What is asked:
Begin with the first line of the listing and quote every line through the one containing "edge_land = 0.1; // [0.05:0.05:0.4]"; give only those lines.

......

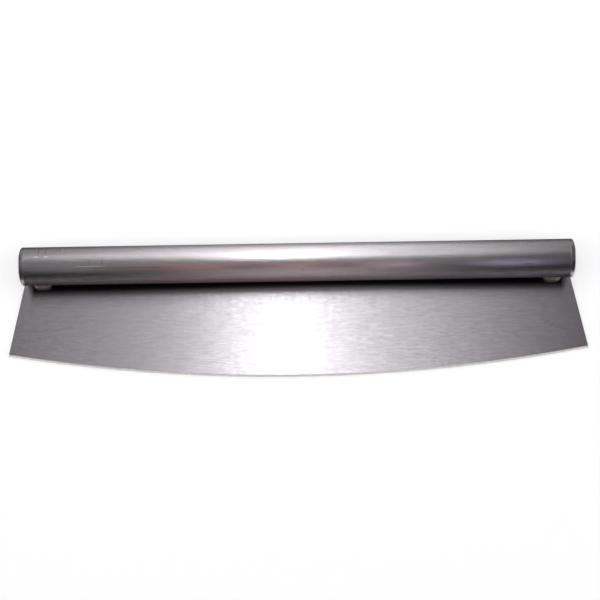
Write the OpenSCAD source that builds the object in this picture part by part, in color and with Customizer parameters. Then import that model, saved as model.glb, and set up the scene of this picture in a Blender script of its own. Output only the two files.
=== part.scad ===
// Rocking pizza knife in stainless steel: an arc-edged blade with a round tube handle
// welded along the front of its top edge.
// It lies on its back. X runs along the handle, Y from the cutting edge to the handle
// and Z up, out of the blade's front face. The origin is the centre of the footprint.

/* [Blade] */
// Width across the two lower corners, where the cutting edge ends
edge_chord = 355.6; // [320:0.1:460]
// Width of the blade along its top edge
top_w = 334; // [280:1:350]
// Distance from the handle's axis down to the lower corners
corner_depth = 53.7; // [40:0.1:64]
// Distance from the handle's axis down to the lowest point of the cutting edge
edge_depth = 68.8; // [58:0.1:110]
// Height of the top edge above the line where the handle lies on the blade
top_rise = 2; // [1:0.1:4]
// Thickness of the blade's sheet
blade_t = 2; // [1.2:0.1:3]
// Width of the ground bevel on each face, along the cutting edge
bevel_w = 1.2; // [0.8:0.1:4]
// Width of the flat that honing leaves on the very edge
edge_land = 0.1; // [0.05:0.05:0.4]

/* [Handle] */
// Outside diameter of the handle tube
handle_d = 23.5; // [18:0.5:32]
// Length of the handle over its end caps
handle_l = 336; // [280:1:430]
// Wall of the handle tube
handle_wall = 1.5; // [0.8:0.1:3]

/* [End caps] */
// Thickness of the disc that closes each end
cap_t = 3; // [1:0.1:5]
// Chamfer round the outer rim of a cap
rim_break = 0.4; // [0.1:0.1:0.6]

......

Written answer:
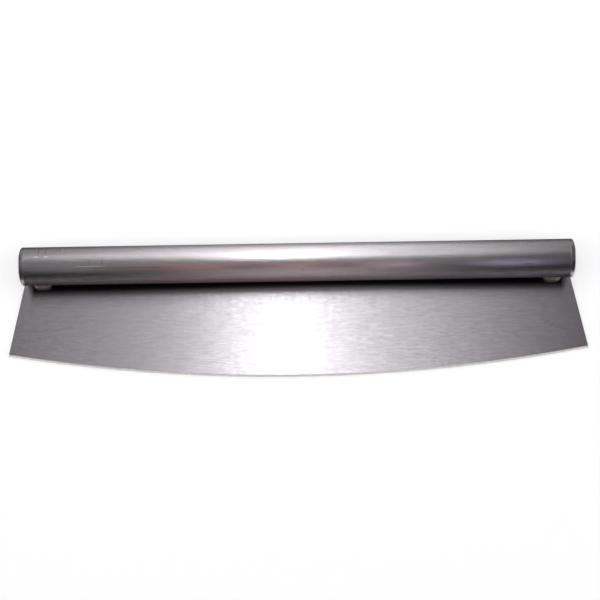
Write the OpenSCAD source that builds the object in this picture part by part, in color and with Customizer parameters. Then import that model, saved as model.glb, and set up the scene of this picture in a Blender script of its own. Output only the two files.
=== part.scad ===
// Rocking pizza knife in stainless steel: an arc-edged blade with a round tube handle
// welded along the front of its top edge.
// It lies on its back. X runs along the handle, Y from the cutting edge to the handle
// and Z up, out of the blade's front face. The origin is the centre of the footprint.

/* [Blade] */
// Width across the two lower corners, where the cutting edge ends
edge_chord = 355.6; // [320:0.1:460]
// Width of the blade along its top edge
top_w = 334; // [280:1:350]
// Distance from the handle's axis down to the lower corners
corner_depth = 53.7; // [40:0.1:64]
// Distance from the handle's axis down to the lowest point of the cutting edge
edge_depth = 68.8; // [58:0.1:110]
// Height of the top edge above the line where the handle lies on the blade
top_rise = 2; // [1:0.1:4]
// Thickness of the blade's sheet
blade_t = 2; // [1.2:0.1:3]
// Width of the ground bevel on each face, along the cutting edge
bevel_w = 1.2; // [0.8:0.1:4]
// Width of the flat that honing leaves on the very edge
edge_land = 0.1; // [0.05:0.05:0.4]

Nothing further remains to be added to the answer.